Dataset excerpt >>
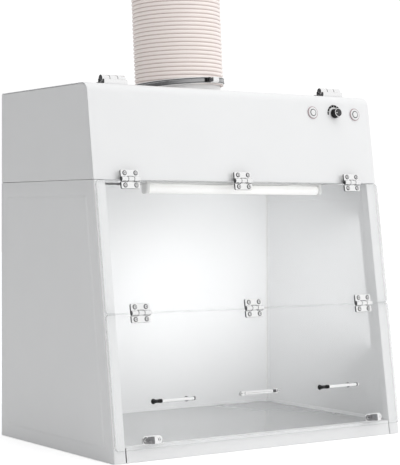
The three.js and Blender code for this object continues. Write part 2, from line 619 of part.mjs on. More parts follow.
for (const [side, x] of Object.entries(HINGE_CENTRES)) {
  const packer = roundedPlate(
    [x - LEAF_WIDTH / 2 + 1, x + LEAF_WIDTH / 2 - 1],
    [SASH_AXIS + LEAF_GAP + 0.5, SASH_AXIS + LEAF_REACH - 0.8],
    [-FURNITURE_BASE + 0.3, -0.3], [2, 2, 2, 2], 3);
  piece(`sash_hinge_${side}_packer`, packer, FINISH.whitePlastic, { parent: front });
  piece(`sash_hinge_${side}_upper_leaf`, pinnedLeaf(1), FINISH.satinChrome, hingeAt(x, SASH_AXIS));
  piece(`sash_hinge_${side}_lower_leaf`, boredLeaf(-1), FINISH.satinChrome, hingeAt(x, SASH_AXIS));
  piece(`fold_hinge_${side}_upper_leaf`, pinnedLeaf(1), FINISH.satinChrome, hingeAt(x, FOLD_AXIS));
  piece(`fold_hinge_${side}_lower_leaf`, boredLeaf(-1), FINISH.satinChrome, hingeAt(x, FOLD_AXIS));
}

// ---- pulls and corner tabs on the lower door ---------------------------------------------
function bowHandle() {
  const half = BOW_PITCH / 2;
  const tip = -FURNITURE_BASE - BOW_REACH;
  const parts = [rod('x', BOW_RADIUS, [-half, half], [tip + BOW_RADIUS, 0], 8)];
  for (const x of [-half, half]) {
    parts.push(rod('y', BOW_RADIUS, [tip + BOW_RADIUS, -FURNITURE_BASE], [x, 0], 8));
    parts.push(rod('y', BOW_RADIUS + 1.3, [-FURNITURE_BASE - 1.6, -FURNITURE_BASE], [x, 0], SMALL_SIDES));
    const elbow = new THREE.SphereGeometry(BOW_RADIUS, 8, 4).rotateX(Math.PI / 2);
    parts.push(solidOf(elbow.translate(x, tip + BOW_RADIUS, 0)));
  }
  return join(...parts);
}
for (const [side, x] of Object.entries(BOW_CENTRES)) {
  piece(`bow_handle_${side}`, bowHandle(), FINISH.satinChrome, { parent: front, at: [x, 0, PULL_HEIGHT] });
}

function barPull() {
  const bar = roundedPlate(
    [-BAR_HALF, BAR_HALF], [-3, 3], [-FURNITURE_BASE - 5.5, -FURNITURE_BASE], [2, 2, 2, 2], 2);
  const feet = roundedPlate(
    [-BAR_SCREW_X - 4, BAR_SCREW_X + 4], [-3.6, 3.6], [-FURNITURE_BASE - 1.2, -FURNITURE_BASE],
    [3, 3, 3, 3], 3);
  const heads = [-BAR_SCREW_X, BAR_SCREW_X].map((x) => (
    rod('y', 3.3, [-FURNITURE_BASE - 3.4, -FURNITURE_BASE - 0.6], [x, 0], 12)));
  return join(bar, feet, ...heads);
}
piece('bar_pull', barPull(), FINISH.satinChrome, { parent: front, at: [BAR_CENTRE, 0, PULL_HEIGHT] });

function cornerTab() {
  const radii = [TAB_RADIUS, TAB_RADIUS, TAB_RADIUS, TAB_RADIUS].map((radius) => radius - 0.05);
  const thick = [-FURNITURE_BASE - 2.4, -FURNITURE_BASE];
  const plate = roundedPlate([-TAB_HALF, TAB_HALF], [-TAB_RADIUS, TAB_RADIUS], thick, radii, 5);
  const tip = -FURNITURE_BASE - 2.4 - TAB_REACH;
  const root = -FURNITURE_BASE - 2;
  const finOutline = [[tip, -6], [root, -6], [root, 2.5], [root - 2, 5], [root - 5, 6], [tip, 6]];
  const fin = alongX(finOutline, [TAB_FIN_X, TAB_FIN_X + 5]);
  const holes = [-13.5, 13.5].map((x) => rod('y', 1.8, [-20, 5], [x, 0], 10));
  return join(cut(plate, ...holes), fin);
}
for (const [side, x] of Object.entries(TAB_CENTRES)) {
  piece(`corner_tab_${side}`, cornerTab(), FINISH.satinChrome, { parent: front, at: [x, 0, TAB_HEIGHT] });
}

export default hood;
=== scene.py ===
"""Looks for a bench-top ducted fume hood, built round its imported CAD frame. Metres, +Z up, door facing -Y."""
import json
import math

import bmesh
import bpy
import numpy as np
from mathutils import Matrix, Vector


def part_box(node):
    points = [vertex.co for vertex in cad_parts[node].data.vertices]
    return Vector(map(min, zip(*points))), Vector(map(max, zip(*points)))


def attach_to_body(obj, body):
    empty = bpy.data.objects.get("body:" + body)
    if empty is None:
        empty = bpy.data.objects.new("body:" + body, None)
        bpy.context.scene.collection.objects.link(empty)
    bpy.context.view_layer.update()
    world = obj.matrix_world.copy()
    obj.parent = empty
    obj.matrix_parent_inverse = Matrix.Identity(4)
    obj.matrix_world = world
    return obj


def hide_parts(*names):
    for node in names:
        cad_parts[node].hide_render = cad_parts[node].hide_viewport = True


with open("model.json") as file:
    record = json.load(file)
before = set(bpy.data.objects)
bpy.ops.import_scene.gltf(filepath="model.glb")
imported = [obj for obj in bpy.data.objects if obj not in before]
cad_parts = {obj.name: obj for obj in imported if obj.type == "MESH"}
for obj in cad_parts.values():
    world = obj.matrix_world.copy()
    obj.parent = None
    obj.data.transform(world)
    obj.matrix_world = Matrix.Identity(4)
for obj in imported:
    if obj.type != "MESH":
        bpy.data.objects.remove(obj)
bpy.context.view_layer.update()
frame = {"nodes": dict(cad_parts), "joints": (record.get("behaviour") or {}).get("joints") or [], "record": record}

# ---- driving values, from the frame ------------------------------------------------------
MM = 0.001
record = frame["record"]
JOINTS = {joint["name"]: joint for joint in frame["joints"]}
BODIES = {node: body for body, nodes in record["behaviour"]["bodies"].items() for node in nodes}
MOUNTS = {mount["name"]: mount for mount in record["mounts"]}

OUTWARD = -np.array(JOINTS["speed_knob_turn"]["axis"])  # away from the sloping front
UPSLOPE = np.array([0.0, OUTWARD[2], -OUTWARD[1]])
FRONT_FOOT = np.array([0.0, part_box("side_panel_left")[0].y, 0.0])
HALF_WIDTH = -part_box("back_panel")[0].x + 2 * MM
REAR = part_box("back_panel")[1].y
SHEET = 1.5 * MM
LEAN_BACK = OUTWARD[2] / -OUTWARD[1]  # how far the front goes back for each metre up


def middle(node):
    """Centre of a CAD node's box."""
    low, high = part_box(node)
    return (np.array(low) + np.array(high)) / 2


def up_out(point):
    """A world point as (distance out of the front, distance up it)."""
    offset = np.array(point) - FRONT_FOOT
    return offset @ OUTWARD, offset @ UPSLOPE


# ---- places: local coordinates to world --------------------------------------------------
def on_front(x=0.0, out=0.0, up=0.0):
    """Local (across, out of the front, up the front), counted from the given point on the front."""
    def place(points):
        points = np.asarray(points, float)
        across = points[..., :1] * np.array([1.0, 0.0, 0.0])
        return (FRONT_FOOT + np.array([x, 0.0, 0.0]) + across
                + (points[..., 1:2] + out) * OUTWARD + (points[..., 2:3] + up) * UPSLOPE)
    return place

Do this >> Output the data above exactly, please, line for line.

Completed exercise >>
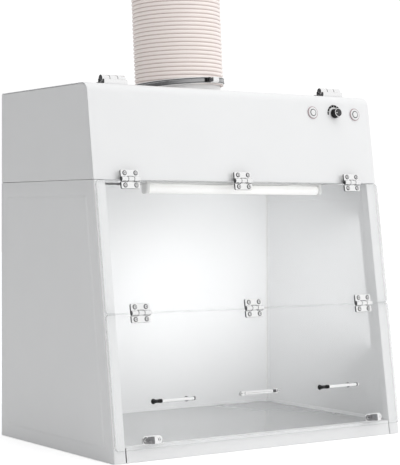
The three.js and Blender code for this object continues. Write part 2, from line 619 of part.mjs on. More parts follow.
for (const [side, x] of Object.entries(HINGE_CENTRES)) {
  const packer = roundedPlate(
    [x - LEAF_WIDTH / 2 + 1, x + LEAF_WIDTH / 2 - 1],
    [SASH_AXIS + LEAF_GAP + 0.5, SASH_AXIS + LEAF_REACH - 0.8],
    [-FURNITURE_BASE + 0.3, -0.3], [2, 2, 2, 2], 3);
  piece(`sash_hinge_${side}_packer`, packer, FINISH.whitePlastic, { parent: front });
  piece(`sash_hinge_${side}_upper_leaf`, pinnedLeaf(1), FINISH.satinChrome, hingeAt(x, SASH_AXIS));
  piece(`sash_hinge_${side}_lower_leaf`, boredLeaf(-1), FINISH.satinChrome, hingeAt(x, SASH_AXIS));
  piece(`fold_hinge_${side}_upper_leaf`, pinnedLeaf(1), FINISH.satinChrome, hingeAt(x, FOLD_AXIS));
  piece(`fold_hinge_${side}_lower_leaf`, boredLeaf(-1), FINISH.satinChrome, hingeAt(x, FOLD_AXIS));
}

// ---- pulls and corner tabs on the lower door ---------------------------------------------
function bowHandle() {
  const half = BOW_PITCH / 2;
  const tip = -FURNITURE_BASE - BOW_REACH;
  const parts = [rod('x', BOW_RADIUS, [-half, half], [tip + BOW_RADIUS, 0], 8)];
  for (const x of [-half, half]) {
    parts.push(rod('y', BOW_RADIUS, [tip + BOW_RADIUS, -FURNITURE_BASE], [x, 0], 8));
    parts.push(rod('y', BOW_RADIUS + 1.3, [-FURNITURE_BASE - 1.6, -FURNITURE_BASE], [x, 0], SMALL_SIDES));
    const elbow = new THREE.SphereGeometry(BOW_RADIUS, 8, 4).rotateX(Math.PI / 2);
    parts.push(solidOf(elbow.translate(x, tip + BOW_RADIUS, 0)));
  }
  return join(...parts);
}
for (const [side, x] of Object.entries(BOW_CENTRES)) {
  piece(`bow_handle_${side}`, bowHandle(), FINISH.satinChrome, { parent: front, at: [x, 0, PULL_HEIGHT] });
}

function barPull() {
  const bar = roundedPlate(
    [-BAR_HALF, BAR_HALF], [-3, 3], [-FURNITURE_BASE - 5.5, -FURNITURE_BASE], [2, 2, 2, 2], 2);
  const feet = roundedPlate(
    [-BAR_SCREW_X - 4, BAR_SCREW_X + 4], [-3.6, 3.6], [-FURNITURE_BASE - 1.2, -FURNITURE_BASE],
    [3, 3, 3, 3], 3);
  const heads = [-BAR_SCREW_X, BAR_SCREW_X].map((x) => (
    rod('y', 3.3, [-FURNITURE_BASE - 3.4, -FURNITURE_BASE - 0.6], [x, 0], 12)));
  return join(bar, feet, ...heads);
}
piece('bar_pull', barPull(), FINISH.satinChrome, { parent: front, at: [BAR_CENTRE, 0, PULL_HEIGHT] });

function cornerTab() {
  const radii = [TAB_RADIUS, TAB_RADIUS, TAB_RADIUS, TAB_RADIUS].map((radius) => radius - 0.05);
  const thick = [-FURNITURE_BASE - 2.4, -FURNITURE_BASE];
  const plate = roundedPlate([-TAB_HALF, TAB_HALF], [-TAB_RADIUS, TAB_RADIUS], thick, radii, 5);
  const tip = -FURNITURE_BASE - 2.4 - TAB_REACH;
  const root = -FURNITURE_BASE - 2;
  const finOutline = [[tip, -6], [root, -6], [root, 2.5], [root - 2, 5], [root - 5, 6], [tip, 6]];
  const fin = alongX(finOutline, [TAB_FIN_X, TAB_FIN_X + 5]);
  const holes = [-13.5, 13.5].map((x) => rod('y', 1.8, [-20, 5], [x, 0], 10));
  return join(cut(plate, ...holes), fin);
}
for (const [side, x] of Object.entries(TAB_CENTRES)) {
  piece(`corner_tab_${side}`, cornerTab(), FINISH.satinChrome, { parent: front, at: [x, 0, TAB_HEIGHT] });
}

export default hood;
=== scene.py ===
"""Looks for a bench-top ducted fume hood, built round its imported CAD frame. Metres, +Z up, door facing -Y."""
import json
import math

import bmesh
import bpy
import numpy as np
from mathutils import Matrix, Vector


def part_box(node):
    points = [vertex.co for vertex in cad_parts[node].data.vertices]
    return Vector(map(min, zip(*points))), Vector(map(max, zip(*points)))


def attach_to_body(obj, body):
    empty = bpy.data.objects.get("body:" + body)
    if empty is None:
        empty = bpy.data.objects.new("body:" + body, None)
        bpy.context.scene.collection.objects.link(empty)
    bpy.context.view_layer.update()
    world = obj.matrix_world.copy()
    obj.parent = empty
    obj.matrix_parent_inverse = Matrix.Identity(4)
    obj.matrix_world = world
    return obj


def hide_parts(*names):
    for node in names:
        cad_parts[node].hide_render = cad_parts[node].hide_viewport = True


with open("model.json") as file:
    record = json.load(file)
before = set(bpy.data.objects)
bpy.ops.import_scene.gltf(filepath="model.glb")
imported = [obj for obj in bpy.data.objects if obj not in before]
cad_parts = {obj.name: obj for obj in imported if obj.type == "MESH"}
for obj in cad_parts.values():
    world = obj.matrix_world.copy()
    obj.parent = None
    obj.data.transform(world)
    obj.matrix_world = Matrix.Identity(4)
for obj in imported:
    if obj.type != "MESH":
        bpy.data.objects.remove(obj)
bpy.context.view_layer.update()
frame = {"nodes": dict(cad_parts), "joints": (record.get("behaviour") or {}).get("joints") or [], "record": record}

# ---- driving values, from the frame ------------------------------------------------------
MM = 0.001
record = frame["record"]
JOINTS = {joint["name"]: joint for joint in frame["joints"]}
BODIES = {node: body for body, nodes in record["behaviour"]["bodies"].items() for node in nodes}
MOUNTS = {mount["name"]: mount for mount in record["mounts"]}

OUTWARD = -np.array(JOINTS["speed_knob_turn"]["axis"])  # away from the sloping front
UPSLOPE = np.array([0.0, OUTWARD[2], -OUTWARD[1]])
FRONT_FOOT = np.array([0.0, part_box("side_panel_left")[0].y, 0.0])
HALF_WIDTH = -part_box("back_panel")[0].x + 2 * MM
REAR = part_box("back_panel")[1].y
SHEET = 1.5 * MM
LEAN_BACK = OUTWARD[2] / -OUTWARD[1]  # how far the front goes back for each metre up


def middle(node):
    """Centre of a CAD node's box."""
    low, high = part_box(node)
    return (np.array(low) + np.array(high)) / 2


def up_out(point):
    """A world point as (distance out of the front, distance up it)."""
    offset = np.array(point) - FRONT_FOOT
    return offset @ OUTWARD, offset @ UPSLOPE


# ---- places: local coordinates to world --------------------------------------------------
def on_front(x=0.0, out=0.0, up=0.0):
    """Local (across, out of the front, up the front), counted from the given point on the front."""
    def place(points):
        points = np.asarray(points, float)
        across = points[..., :1] * np.array([1.0, 0.0, 0.0])
        return (FRONT_FOOT + np.array([x, 0.0, 0.0]) + across
                + (points[..., 1:2] + out) * OUTWARD + (points[..., 2:3] + up) * UPSLOPE)
    return place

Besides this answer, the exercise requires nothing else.